Hand back each line, unchanged, from the top down to the line where "and dark recesses." sits.

- **Excerpted data**:
#####
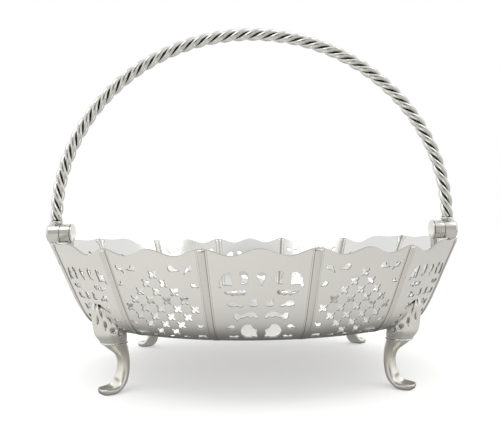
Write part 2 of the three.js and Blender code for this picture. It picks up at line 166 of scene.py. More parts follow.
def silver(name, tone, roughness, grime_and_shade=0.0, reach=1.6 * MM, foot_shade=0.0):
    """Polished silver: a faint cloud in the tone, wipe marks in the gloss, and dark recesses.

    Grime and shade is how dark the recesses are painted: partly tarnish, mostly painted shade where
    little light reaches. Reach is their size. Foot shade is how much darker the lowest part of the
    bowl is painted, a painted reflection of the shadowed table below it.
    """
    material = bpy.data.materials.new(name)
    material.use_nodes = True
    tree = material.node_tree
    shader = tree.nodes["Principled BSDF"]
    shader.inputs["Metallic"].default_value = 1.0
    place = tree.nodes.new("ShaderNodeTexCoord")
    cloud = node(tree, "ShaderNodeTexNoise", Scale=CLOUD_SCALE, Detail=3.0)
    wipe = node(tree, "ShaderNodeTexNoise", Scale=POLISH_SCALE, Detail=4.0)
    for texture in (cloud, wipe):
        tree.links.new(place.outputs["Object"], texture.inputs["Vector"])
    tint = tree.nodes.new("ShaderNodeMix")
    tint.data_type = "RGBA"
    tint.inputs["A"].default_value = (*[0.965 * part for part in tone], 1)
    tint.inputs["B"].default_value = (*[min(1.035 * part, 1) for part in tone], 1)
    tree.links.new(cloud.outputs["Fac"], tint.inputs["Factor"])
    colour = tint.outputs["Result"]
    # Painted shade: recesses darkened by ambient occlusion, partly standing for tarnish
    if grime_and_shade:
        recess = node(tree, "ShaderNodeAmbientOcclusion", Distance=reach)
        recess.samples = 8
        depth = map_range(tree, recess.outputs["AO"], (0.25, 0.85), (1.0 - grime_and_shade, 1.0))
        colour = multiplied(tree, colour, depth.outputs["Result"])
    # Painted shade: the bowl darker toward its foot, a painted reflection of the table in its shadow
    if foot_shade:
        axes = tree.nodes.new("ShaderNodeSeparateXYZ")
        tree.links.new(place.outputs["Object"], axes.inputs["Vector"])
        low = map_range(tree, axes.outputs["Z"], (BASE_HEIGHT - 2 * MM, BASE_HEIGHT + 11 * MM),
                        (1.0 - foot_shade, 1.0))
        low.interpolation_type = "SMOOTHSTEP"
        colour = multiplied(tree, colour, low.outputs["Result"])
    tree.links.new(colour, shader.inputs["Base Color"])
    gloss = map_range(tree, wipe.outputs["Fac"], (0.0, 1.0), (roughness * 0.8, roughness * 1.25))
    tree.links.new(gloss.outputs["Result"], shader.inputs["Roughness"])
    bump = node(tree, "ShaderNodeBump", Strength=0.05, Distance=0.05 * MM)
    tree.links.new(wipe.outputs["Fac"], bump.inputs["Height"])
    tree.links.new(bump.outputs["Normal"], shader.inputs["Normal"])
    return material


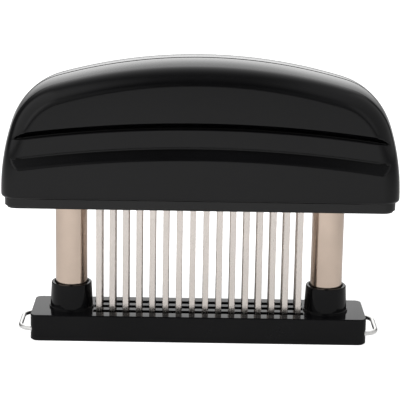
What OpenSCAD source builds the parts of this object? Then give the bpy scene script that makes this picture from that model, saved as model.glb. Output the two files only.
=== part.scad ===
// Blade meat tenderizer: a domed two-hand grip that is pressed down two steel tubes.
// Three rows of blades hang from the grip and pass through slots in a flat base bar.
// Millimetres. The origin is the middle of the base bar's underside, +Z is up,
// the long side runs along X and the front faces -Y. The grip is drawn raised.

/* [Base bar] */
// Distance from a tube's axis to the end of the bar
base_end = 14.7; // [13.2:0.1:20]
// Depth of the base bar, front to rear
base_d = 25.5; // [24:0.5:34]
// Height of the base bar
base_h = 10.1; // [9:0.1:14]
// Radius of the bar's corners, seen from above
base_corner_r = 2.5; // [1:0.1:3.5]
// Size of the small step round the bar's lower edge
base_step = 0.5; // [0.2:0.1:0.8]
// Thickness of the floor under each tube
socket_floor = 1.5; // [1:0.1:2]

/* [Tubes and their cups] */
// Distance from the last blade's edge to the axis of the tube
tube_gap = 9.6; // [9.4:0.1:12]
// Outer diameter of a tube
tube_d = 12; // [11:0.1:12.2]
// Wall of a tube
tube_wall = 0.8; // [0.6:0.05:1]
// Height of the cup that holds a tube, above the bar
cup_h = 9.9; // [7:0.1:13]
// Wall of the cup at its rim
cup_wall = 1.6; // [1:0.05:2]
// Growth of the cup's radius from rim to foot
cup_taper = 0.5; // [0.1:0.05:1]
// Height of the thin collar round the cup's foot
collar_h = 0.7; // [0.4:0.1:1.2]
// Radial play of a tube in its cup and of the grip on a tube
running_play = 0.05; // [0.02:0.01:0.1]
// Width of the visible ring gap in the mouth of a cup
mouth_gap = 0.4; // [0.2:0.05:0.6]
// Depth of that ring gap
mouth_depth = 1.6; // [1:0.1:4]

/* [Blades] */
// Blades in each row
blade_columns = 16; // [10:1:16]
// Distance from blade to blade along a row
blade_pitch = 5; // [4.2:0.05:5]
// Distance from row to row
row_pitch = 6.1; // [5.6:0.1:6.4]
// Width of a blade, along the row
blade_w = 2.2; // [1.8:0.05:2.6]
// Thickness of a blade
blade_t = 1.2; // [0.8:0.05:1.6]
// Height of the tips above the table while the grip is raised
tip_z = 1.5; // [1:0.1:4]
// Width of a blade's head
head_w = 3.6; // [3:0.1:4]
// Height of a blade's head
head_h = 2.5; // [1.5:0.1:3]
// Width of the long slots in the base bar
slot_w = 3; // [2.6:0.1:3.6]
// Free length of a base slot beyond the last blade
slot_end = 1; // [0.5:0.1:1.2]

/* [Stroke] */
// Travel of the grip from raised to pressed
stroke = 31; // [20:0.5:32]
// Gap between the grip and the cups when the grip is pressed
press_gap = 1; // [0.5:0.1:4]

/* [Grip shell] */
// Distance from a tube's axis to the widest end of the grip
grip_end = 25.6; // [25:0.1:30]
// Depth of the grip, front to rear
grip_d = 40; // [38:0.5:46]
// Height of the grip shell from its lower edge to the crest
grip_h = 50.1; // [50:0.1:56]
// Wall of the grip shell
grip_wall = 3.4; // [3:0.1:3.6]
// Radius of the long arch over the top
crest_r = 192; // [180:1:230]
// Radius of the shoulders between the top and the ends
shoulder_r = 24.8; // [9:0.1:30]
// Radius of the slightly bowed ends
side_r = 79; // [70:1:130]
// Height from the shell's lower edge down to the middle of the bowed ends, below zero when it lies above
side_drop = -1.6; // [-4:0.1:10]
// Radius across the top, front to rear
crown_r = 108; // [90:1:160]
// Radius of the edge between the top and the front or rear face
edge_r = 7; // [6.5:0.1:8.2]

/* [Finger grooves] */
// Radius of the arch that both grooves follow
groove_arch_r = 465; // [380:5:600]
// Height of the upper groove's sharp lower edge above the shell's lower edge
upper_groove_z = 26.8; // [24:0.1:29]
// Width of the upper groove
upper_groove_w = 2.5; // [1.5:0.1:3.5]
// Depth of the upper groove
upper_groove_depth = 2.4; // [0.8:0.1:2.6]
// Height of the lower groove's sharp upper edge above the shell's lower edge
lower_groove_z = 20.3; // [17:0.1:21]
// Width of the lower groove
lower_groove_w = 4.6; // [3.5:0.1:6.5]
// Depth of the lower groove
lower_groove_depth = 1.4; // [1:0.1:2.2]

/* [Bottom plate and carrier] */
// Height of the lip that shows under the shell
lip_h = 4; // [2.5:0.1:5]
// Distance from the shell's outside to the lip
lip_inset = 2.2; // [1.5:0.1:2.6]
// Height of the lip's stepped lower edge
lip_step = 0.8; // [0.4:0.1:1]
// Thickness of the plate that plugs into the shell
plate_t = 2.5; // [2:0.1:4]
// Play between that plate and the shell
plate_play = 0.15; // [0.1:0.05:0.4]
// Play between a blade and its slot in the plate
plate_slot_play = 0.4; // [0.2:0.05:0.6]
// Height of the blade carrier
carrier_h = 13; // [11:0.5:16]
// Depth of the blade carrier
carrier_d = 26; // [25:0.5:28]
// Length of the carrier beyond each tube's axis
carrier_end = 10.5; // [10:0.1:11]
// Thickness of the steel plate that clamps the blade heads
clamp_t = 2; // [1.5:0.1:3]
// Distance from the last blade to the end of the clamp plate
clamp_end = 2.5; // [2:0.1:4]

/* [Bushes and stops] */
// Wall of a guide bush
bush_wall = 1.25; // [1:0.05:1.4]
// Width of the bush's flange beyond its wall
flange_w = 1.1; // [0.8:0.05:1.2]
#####
- **Solution to this problem**:
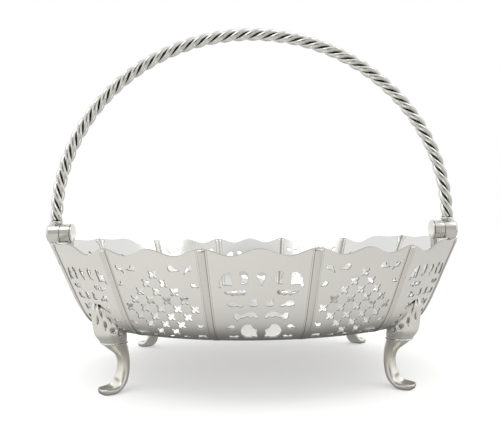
Write part 2 of the three.js and Blender code for this picture. It picks up at line 166 of scene.py. More parts follow.
def silver(name, tone, roughness, grime_and_shade=0.0, reach=1.6 * MM, foot_shade=0.0):
    """Polished silver: a faint cloud in the tone, wipe marks in the gloss, and dark recesses.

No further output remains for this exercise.